§ What you should do:
Set down, exactly as written, only the lines starting with the one that holds "before = set(bpy.data.objects)" and ending with the one that holds "UP = Vector((0, 0, 1))".

§ Listed records:
__________

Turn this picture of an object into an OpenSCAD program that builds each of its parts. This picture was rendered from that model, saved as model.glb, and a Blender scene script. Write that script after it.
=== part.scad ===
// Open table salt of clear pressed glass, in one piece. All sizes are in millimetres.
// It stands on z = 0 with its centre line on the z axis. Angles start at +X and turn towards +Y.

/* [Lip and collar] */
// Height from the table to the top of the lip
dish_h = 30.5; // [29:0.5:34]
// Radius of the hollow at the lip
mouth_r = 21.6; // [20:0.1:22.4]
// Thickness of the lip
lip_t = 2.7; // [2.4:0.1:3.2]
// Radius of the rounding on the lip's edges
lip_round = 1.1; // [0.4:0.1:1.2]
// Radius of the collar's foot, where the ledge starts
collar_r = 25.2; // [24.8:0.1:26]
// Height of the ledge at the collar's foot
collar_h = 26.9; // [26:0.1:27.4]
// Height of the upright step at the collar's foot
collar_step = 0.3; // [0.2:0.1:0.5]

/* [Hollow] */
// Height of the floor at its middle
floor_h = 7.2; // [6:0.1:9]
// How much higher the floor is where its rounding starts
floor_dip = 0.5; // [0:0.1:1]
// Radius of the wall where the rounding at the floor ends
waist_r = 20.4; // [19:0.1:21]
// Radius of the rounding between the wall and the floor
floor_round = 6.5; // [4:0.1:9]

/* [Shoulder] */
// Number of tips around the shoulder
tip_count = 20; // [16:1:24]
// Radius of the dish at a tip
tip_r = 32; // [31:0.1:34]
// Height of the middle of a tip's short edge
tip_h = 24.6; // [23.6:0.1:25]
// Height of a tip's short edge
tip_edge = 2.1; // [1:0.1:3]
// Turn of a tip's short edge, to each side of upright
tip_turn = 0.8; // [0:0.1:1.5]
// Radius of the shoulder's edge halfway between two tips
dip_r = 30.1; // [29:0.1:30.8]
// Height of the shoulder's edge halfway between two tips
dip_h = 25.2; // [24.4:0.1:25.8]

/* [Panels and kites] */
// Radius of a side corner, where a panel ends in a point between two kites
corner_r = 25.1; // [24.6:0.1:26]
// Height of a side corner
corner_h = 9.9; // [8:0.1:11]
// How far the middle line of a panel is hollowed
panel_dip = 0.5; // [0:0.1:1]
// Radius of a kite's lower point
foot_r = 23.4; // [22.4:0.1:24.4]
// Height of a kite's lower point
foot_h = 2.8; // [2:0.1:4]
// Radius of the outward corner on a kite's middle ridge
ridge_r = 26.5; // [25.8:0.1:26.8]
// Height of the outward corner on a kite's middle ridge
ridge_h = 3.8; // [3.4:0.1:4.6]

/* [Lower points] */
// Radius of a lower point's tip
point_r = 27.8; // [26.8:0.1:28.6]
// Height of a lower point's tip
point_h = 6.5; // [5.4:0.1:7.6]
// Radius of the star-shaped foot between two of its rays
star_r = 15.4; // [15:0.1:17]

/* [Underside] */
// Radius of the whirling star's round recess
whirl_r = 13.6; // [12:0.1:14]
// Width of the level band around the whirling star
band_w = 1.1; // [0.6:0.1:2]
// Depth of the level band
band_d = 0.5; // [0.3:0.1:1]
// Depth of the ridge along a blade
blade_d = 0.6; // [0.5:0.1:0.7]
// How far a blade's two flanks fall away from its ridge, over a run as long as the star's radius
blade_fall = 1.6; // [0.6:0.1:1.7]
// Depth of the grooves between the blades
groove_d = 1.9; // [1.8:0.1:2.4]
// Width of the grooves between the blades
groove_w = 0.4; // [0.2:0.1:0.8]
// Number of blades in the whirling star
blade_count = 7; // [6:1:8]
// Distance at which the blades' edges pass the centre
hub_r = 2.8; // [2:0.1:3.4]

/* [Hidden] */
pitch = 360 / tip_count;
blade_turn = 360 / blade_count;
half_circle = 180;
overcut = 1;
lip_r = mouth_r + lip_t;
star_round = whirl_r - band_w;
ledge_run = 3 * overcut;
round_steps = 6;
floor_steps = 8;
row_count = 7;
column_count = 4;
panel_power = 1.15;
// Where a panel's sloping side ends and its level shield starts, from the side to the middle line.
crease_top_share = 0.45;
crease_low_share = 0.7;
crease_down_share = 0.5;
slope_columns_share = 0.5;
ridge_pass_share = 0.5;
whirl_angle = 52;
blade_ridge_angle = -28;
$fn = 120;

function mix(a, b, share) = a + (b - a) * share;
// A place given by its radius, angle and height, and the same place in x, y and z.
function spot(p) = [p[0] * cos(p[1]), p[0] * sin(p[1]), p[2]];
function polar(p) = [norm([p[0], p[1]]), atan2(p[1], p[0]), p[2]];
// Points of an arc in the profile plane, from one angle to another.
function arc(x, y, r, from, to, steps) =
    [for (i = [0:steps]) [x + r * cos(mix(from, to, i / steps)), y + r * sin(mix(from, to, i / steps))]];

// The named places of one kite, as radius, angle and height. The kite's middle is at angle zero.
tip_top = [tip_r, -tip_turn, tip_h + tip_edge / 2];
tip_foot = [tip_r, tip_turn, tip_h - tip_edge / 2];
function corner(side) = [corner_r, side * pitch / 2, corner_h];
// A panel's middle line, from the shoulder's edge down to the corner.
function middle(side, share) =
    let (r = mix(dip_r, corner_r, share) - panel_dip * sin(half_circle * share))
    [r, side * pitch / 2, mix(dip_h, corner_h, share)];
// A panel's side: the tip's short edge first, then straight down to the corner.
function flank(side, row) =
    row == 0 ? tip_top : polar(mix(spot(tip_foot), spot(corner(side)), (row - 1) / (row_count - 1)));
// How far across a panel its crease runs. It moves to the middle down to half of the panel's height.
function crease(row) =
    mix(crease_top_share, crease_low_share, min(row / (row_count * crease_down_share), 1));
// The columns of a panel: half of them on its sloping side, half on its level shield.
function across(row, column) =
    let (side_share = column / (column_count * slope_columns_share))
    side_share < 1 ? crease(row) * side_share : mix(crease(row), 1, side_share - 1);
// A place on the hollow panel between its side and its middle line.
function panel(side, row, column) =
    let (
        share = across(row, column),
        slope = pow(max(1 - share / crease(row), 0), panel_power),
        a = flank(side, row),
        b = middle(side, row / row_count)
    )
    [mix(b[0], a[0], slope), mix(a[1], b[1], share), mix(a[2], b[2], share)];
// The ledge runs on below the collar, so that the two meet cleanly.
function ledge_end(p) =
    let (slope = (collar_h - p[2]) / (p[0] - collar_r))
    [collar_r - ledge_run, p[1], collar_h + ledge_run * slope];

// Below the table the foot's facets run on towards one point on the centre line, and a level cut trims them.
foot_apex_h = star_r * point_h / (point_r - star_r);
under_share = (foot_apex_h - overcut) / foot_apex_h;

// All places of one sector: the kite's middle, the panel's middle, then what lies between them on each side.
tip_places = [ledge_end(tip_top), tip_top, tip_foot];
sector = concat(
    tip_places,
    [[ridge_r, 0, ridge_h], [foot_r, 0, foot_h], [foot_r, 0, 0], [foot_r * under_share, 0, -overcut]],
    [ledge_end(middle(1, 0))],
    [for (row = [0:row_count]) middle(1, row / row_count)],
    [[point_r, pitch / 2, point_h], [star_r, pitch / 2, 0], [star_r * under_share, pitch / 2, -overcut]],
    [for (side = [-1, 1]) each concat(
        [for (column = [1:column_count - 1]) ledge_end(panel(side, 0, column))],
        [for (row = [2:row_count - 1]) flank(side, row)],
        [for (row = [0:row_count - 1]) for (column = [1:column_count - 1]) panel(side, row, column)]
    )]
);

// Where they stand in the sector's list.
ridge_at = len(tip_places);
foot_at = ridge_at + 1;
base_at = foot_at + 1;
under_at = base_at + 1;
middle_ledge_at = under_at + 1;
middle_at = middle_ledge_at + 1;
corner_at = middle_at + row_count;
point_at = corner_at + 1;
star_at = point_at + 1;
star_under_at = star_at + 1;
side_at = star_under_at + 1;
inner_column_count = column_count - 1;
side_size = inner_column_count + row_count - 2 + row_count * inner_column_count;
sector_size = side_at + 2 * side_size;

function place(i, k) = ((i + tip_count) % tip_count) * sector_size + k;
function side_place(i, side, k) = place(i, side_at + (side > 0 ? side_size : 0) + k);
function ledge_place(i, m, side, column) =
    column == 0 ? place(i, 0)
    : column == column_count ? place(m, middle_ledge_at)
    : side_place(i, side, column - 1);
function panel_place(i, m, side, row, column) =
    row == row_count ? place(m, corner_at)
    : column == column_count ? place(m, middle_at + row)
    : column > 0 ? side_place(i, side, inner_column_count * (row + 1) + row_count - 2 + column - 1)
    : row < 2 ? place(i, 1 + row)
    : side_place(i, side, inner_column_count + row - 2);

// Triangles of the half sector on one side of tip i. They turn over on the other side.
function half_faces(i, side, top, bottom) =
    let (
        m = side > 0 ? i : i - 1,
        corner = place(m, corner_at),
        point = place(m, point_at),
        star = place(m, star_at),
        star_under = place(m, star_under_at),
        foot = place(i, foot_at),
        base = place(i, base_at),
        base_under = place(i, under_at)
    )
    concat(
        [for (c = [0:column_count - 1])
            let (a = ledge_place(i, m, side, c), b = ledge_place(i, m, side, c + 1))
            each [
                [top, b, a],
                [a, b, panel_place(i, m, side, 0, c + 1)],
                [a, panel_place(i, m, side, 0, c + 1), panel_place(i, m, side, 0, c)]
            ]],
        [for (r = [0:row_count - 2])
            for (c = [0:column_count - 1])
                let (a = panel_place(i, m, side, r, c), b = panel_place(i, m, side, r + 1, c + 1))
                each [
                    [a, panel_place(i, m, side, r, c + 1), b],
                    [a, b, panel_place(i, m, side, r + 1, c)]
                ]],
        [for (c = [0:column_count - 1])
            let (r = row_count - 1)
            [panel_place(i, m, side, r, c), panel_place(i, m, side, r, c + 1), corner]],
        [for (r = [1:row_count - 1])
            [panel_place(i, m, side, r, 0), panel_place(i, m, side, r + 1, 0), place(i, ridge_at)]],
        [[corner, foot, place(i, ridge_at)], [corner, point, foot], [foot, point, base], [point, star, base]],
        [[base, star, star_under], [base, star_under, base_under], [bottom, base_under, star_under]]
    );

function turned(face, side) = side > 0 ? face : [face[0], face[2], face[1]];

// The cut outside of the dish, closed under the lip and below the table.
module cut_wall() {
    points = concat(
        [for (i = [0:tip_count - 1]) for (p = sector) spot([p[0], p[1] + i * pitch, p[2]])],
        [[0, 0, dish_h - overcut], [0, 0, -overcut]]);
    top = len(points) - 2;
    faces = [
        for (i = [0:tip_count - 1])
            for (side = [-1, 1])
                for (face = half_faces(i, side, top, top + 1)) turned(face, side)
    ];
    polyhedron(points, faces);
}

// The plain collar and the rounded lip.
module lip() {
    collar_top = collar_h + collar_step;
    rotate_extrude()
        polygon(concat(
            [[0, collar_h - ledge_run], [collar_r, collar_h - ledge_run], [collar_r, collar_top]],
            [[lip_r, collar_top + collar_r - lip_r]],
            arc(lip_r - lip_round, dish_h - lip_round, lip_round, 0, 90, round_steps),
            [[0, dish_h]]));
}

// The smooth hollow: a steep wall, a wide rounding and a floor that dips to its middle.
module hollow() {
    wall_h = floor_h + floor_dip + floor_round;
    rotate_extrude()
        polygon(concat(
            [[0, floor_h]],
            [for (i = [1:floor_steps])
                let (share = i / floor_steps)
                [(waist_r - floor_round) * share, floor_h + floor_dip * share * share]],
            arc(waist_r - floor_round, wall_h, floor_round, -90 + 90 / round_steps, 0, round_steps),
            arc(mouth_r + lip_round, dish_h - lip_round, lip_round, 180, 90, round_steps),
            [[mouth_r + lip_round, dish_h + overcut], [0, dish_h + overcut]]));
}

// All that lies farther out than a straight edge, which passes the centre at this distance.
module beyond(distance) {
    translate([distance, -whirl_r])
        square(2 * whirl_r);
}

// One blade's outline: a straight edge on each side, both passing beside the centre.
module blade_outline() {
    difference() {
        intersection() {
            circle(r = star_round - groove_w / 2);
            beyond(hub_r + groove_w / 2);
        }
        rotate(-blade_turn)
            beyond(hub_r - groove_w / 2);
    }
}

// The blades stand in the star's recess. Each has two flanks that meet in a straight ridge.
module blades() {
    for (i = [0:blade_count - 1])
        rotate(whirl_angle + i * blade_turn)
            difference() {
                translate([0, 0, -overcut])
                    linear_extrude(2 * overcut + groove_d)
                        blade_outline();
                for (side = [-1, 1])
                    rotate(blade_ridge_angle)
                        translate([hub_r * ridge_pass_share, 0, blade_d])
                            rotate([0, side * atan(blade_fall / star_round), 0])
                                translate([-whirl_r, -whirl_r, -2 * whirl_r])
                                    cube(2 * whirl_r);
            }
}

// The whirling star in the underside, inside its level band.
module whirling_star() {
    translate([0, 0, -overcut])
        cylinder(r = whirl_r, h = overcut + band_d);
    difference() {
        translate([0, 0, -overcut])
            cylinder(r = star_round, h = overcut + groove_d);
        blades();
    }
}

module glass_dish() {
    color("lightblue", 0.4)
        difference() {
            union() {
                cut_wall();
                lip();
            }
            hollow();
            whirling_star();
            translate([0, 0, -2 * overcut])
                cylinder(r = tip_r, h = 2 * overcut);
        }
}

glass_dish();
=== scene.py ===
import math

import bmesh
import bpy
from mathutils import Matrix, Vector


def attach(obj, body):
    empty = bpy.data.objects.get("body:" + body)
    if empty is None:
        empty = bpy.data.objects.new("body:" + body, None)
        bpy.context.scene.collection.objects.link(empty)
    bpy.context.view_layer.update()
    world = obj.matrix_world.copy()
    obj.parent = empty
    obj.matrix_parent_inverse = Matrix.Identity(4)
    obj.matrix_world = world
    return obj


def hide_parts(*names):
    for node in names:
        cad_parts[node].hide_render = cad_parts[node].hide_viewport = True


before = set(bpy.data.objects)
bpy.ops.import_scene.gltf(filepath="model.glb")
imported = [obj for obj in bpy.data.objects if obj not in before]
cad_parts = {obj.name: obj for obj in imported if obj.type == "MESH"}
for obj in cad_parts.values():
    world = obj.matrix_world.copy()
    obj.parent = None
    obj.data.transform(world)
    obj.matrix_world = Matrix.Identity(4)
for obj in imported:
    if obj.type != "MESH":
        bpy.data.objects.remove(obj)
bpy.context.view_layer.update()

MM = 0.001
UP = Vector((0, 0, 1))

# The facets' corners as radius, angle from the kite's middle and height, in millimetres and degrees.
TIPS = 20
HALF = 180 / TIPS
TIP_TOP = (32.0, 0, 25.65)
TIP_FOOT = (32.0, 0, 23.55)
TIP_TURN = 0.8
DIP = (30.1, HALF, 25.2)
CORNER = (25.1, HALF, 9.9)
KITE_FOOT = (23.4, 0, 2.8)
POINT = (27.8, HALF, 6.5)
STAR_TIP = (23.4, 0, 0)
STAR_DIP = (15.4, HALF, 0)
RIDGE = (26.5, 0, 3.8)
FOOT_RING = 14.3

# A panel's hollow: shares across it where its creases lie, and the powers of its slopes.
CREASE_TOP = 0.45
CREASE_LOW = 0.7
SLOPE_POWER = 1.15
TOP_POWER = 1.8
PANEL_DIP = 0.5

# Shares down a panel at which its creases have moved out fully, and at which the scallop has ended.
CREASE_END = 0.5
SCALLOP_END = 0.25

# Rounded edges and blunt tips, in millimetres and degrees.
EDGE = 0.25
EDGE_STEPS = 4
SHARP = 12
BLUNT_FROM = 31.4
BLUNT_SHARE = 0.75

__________

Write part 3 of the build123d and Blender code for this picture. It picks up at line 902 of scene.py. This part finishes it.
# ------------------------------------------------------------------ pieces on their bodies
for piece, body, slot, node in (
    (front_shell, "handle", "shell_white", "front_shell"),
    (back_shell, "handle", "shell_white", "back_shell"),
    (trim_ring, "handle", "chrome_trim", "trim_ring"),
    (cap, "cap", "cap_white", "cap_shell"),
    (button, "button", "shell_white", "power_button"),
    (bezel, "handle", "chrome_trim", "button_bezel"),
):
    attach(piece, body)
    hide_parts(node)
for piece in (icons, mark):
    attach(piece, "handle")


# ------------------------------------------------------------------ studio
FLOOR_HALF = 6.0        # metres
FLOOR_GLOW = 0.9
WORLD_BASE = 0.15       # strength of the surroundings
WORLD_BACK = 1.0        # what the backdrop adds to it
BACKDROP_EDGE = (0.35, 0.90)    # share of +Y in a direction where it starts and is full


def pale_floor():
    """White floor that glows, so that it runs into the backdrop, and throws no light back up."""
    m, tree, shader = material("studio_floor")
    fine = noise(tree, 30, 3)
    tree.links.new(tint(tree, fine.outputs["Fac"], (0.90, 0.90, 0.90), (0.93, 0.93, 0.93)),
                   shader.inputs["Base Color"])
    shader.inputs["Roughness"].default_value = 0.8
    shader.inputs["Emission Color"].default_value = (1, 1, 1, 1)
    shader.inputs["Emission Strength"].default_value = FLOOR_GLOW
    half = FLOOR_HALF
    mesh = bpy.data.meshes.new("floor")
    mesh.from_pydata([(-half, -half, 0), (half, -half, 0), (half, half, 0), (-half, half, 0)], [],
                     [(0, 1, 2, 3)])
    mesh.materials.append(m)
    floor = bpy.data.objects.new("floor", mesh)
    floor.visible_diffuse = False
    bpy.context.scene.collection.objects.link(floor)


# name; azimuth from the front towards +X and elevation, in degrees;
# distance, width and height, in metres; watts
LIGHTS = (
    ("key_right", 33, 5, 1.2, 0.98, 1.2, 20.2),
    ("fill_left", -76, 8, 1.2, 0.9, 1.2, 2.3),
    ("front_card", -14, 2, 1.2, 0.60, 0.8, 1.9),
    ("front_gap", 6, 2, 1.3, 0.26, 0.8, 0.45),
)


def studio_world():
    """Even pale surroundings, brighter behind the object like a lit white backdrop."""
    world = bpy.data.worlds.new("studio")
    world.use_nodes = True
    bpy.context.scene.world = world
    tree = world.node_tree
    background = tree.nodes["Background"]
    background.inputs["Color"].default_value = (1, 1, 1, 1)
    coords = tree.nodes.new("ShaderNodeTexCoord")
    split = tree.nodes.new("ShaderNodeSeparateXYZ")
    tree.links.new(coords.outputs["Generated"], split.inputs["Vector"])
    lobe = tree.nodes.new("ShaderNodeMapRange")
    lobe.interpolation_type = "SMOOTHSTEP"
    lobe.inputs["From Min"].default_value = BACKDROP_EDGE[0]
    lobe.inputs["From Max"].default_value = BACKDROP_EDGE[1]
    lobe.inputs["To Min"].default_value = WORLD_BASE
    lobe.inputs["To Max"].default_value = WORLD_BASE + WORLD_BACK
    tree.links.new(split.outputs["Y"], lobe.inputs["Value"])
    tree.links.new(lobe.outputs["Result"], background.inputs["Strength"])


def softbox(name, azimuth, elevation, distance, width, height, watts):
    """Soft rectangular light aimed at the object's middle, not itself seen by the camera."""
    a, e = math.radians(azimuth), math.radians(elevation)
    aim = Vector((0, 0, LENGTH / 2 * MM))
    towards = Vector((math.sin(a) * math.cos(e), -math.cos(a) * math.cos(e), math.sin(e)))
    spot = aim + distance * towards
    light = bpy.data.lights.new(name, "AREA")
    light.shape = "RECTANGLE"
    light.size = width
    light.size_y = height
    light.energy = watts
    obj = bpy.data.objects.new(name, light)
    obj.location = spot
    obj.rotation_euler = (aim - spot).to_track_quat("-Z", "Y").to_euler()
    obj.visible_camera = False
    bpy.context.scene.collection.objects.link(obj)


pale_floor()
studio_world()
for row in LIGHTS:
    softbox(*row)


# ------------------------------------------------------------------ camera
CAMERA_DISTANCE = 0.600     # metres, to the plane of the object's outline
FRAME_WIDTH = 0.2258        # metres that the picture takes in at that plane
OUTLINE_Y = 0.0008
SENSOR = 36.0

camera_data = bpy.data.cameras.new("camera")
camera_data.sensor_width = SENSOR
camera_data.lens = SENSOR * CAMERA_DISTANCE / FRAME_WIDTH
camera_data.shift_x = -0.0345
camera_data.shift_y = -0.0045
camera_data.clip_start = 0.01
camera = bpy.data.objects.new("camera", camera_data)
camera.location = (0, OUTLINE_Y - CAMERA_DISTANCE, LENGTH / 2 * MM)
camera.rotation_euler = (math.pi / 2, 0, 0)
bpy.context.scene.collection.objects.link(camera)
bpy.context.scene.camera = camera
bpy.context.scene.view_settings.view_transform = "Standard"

__________

§ Answer for this exercise:
before = set(bpy.data.objects)
bpy.ops.import_scene.gltf(filepath="model.glb")
imported = [obj for obj in bpy.data.objects if obj not in before]
cad_parts = {obj.name: obj for obj in imported if obj.type == "MESH"}
for obj in cad_parts.values():
    world = obj.matrix_world.copy()
    obj.parent = None
    obj.data.transform(world)
    obj.matrix_world = Matrix.Identity(4)
for obj in imported:
    if obj.type != "MESH":
        bpy.data.objects.remove(obj)
bpy.context.view_layer.update()

MM = 0.001
UP = Vector((0, 0, 1))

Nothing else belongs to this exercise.